Secondo il suo racconto, la scena si svolge nel febbraio del 1980, quando l’Argentinos Juniors torna in Colombia per due amichevoli dopo un viaggio attraverso Bolivia, Ecuador, Argentina e Uruguay. Maradona segna “l’altro gol del secolo”. Il 20 febbraio Maradona riceve un invito a pranzo mentre si trovava in ritiro all’Intercontinental Hotel di Cali. “Mio zio Miguel era un vero tifoso di calcio. Comprò l’América per passione. Era un hobby, un investimento e un giocattolo per lui. Non si perdeva mai una partita. Voleva incontrare Maradona perché lo ammirava. Maradona ottenne il permesso di lasciare la squadra accompagnato dal suo agente Jorge Cyterszpiler”.
Il “re della cocaina” gli fu presentato come un onesto mecenate. “Maradona non parlava molto, mangiava tanto ed era davvero sbalordito da ciò che vedeva”, ricorda Rodríguez Mondragon che era tra la dozzina di ospiti, la maggior parte dei quali familiari del signore della droga. La piscina olimpionica con la sua cascata, il campo da tennis, la pista da bowling, la discoteca, gli armadi “giganteschi”, il garage “pieno delle ultime Mercedes e Bmw”… La visita guidata lasciò Diego “con gli occhi pieni di stelle”.
Mangiarono coda di aragosta, “bife de chorizo”, “churrasco”, bevvero una buona bottiglia di vino… “Parlarono soprattutto di calcio e, a un certo punto, mio zio capì che l’Argentinos Juniors stava attraversando difficoltà finanziarie. Allora chiese a Maradona: che ne dici di tre milioni di dollari in contanti per venire a giocare per sei mesi in America? Fece la domanda con un sorriso, ma non stava scherzando: lo voleva in prestito per la Libertadores. Era uno stipendio colossale per un periodo molto breve. Maradona non disse di no. Arrossì, ringraziò e rispose che ne avrebbe dovuto discutere con i suoi agenti”.
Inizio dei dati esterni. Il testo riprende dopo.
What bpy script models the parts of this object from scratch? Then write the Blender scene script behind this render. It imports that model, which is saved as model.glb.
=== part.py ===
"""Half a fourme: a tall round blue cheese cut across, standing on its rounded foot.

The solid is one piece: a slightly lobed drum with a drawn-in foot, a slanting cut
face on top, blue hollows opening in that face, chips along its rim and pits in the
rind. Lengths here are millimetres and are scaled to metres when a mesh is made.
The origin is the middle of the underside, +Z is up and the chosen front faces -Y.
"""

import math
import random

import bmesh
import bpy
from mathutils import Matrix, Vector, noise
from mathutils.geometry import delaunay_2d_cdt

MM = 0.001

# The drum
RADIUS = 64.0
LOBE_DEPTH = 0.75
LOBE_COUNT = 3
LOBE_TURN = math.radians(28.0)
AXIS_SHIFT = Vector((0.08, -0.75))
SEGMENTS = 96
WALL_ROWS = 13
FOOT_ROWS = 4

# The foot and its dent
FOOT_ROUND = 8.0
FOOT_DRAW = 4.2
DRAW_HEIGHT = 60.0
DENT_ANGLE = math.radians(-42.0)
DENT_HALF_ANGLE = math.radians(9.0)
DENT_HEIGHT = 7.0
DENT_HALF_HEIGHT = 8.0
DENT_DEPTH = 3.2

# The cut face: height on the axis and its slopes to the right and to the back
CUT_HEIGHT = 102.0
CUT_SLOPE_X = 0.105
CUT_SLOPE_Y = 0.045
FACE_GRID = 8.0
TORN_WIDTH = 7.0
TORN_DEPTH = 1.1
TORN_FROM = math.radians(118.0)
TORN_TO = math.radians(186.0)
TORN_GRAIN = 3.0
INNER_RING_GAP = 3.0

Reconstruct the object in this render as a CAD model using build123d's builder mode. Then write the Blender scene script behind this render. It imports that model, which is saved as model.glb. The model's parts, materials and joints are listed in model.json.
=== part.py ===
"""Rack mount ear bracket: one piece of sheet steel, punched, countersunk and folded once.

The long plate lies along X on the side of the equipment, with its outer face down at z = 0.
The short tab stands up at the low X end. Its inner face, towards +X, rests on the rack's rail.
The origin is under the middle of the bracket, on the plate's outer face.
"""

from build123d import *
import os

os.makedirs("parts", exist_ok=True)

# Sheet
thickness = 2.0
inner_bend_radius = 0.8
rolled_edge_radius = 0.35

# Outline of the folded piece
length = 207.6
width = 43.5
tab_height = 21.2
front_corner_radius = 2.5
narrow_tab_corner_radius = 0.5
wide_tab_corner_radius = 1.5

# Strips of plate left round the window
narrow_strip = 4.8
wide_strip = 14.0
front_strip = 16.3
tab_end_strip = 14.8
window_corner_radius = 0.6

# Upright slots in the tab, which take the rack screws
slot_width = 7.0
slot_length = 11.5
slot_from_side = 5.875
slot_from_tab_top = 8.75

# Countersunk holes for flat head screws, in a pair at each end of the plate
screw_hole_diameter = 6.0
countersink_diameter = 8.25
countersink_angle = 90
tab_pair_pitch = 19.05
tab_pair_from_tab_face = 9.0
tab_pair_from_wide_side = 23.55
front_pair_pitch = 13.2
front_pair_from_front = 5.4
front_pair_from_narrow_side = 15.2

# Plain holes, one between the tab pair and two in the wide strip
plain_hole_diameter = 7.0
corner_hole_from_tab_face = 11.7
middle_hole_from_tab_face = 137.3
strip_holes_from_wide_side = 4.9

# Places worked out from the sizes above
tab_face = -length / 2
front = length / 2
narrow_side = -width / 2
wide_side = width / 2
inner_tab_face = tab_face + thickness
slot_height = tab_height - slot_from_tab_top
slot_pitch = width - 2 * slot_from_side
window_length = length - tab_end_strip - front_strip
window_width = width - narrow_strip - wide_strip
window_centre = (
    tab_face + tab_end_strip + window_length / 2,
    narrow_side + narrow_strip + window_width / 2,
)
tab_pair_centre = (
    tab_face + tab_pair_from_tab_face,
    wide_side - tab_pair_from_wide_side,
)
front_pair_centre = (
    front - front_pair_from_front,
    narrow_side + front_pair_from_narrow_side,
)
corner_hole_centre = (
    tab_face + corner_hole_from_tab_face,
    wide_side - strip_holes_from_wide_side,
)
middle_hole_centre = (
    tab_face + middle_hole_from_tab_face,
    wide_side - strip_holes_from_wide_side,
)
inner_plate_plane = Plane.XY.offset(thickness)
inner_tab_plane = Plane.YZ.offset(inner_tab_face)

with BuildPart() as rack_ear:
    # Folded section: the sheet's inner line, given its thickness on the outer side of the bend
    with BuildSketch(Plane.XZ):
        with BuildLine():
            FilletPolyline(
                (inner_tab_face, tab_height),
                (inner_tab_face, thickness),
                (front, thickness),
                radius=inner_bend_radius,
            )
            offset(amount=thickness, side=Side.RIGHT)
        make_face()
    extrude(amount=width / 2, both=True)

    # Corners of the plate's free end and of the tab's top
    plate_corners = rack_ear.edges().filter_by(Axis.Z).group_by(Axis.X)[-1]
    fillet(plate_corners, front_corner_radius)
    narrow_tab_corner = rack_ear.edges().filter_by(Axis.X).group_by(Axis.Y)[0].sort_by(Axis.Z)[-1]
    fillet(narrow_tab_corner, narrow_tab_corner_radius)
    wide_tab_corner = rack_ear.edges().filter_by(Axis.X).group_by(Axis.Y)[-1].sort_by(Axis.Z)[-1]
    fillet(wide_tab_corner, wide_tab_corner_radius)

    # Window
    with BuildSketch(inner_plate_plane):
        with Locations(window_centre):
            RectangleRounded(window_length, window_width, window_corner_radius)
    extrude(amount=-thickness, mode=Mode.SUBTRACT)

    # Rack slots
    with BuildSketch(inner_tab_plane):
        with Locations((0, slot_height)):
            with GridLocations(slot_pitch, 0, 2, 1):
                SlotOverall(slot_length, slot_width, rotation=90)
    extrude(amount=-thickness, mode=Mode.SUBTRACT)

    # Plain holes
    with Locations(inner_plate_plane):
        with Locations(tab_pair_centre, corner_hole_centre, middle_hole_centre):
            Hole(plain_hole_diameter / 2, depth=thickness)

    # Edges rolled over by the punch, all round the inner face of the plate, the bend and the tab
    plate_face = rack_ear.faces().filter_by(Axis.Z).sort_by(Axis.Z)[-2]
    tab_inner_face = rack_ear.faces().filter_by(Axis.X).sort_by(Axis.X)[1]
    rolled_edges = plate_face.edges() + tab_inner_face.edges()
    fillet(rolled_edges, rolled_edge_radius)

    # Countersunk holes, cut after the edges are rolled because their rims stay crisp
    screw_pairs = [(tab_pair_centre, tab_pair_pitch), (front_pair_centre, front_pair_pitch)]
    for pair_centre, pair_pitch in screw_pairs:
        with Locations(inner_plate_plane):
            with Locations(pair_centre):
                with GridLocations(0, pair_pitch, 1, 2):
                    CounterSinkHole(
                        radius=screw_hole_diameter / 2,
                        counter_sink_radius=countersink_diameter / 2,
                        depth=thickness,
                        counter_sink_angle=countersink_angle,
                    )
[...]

“Il suo agente alla fine si tirò indietro”, spiega il nipote. “Un duro colpo per mio zio. Ma fu comprensivo. Sapeva che era difficile competere con il mercato europeo e non spinse oltre”. E fu così che Maradona andò prima al Boca Juniors nel 1981, poi al Barcellona e quindi al Napoli, “una città – scrive L’Equipe – sotto il controllo della camorra dove divenne un dio vivente, miracolo dopo miracolo, e prigioniero delle sue dipendenze”.
Ma la storia continua. Perché secondo Rodriguez Mondragon il legame tra il narcos e Diego non si era spezzato e i due “si chiamavano di tanto in tanto, finché la giustizia non denunciò le attività del cartello di Cali”. Il 21 ottobre 1983, il ministro della Giustizia colombiano Rodrigo Lara Bonilla, che sarebbe stato assassinato qualche mese dopo dai “sicarios” di Pablo Escobar, ruppe il codice del silenzio dichiarando che “sei dei quattordici club professionistici (colombiani) sono nelle mani di persone legate al traffico multimilionario di cocaina e marijuana”: Atlético Nacional, Millonarios, Santa Fe, Independiente Medellin, Deportivo Pereira e América de Cali.
Dopo una brutale guerra con la banda di Escobar, i fratelli Rodríguez Orejuela furono arrestati nel 1995 ed estradati negli Stati Uniti dieci anni dopo, abbandonando la sbalorditiva cifra di 1.214 proprietà nella sola Cali. Nel 2007, Rodríguez Mondragon pubblicò un libro intitolato “El Hijo del Ajedrecista” ( Il figlio dello scacchista , soprannome del padre, noto come stratega della malavita), in cui rivelava i metodi usati dallo zio per trasformare l’America in un gigante del calcio. Acquistare i migliori talenti sudamericani con denaro sporco non fu sufficiente per avere Maradona.